To best capture both sides of the Champs’ temperament, Wilson worked with two particularly adept studio magicians, men who knew the ground upon which the Champs tread. The album was produced with Tony Poole, once guitarist with Starry Eyed And Laughing, mid-70s rockers of a kin with Nick Lowe and Brinsley Schwartz, a man Wilson describes as “a genius guitarist, who comes from a time when the Hippy-ness of music was coming to an end, and pub- and punk-rock was rising up. I went back to the source of the sound I was after, with Tony.”
The album was mixed, meanwhile, by Ted Hutt, former member of Flogging Molly now better known as one of LA’s most in-demand producers, his CV including key releases by Lucero, Dropkick Murphys and Gaslight Anthem. “Ted’s a punk-rock guy who’s well into his Springsteen and his Tom Petty,” grins Danny. “He brought an edge, and an urgency, to the record.”
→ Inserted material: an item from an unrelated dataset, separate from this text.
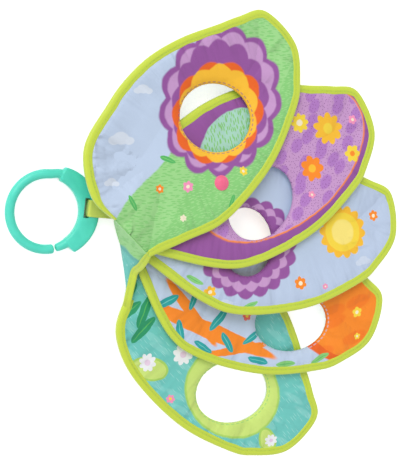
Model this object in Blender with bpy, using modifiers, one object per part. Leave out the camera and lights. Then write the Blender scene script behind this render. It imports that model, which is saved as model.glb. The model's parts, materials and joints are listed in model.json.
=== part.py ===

The lion’s share of the credit for Hearts & Arrows, however, belongs to Danny Wilson and his Champions Of The World, for their songs that wear your heart on their sleeves, for the timeless melodies played with a glorious desperation, like we’re only moments from the curfew, like this were the sweetest encore ever given. Cos Danny’s got a Strat, and he’s gonna plug it into a valve amp, and he’s got a sax in the band, so let’s have a party. They can play all night, if you want. That’s what they love.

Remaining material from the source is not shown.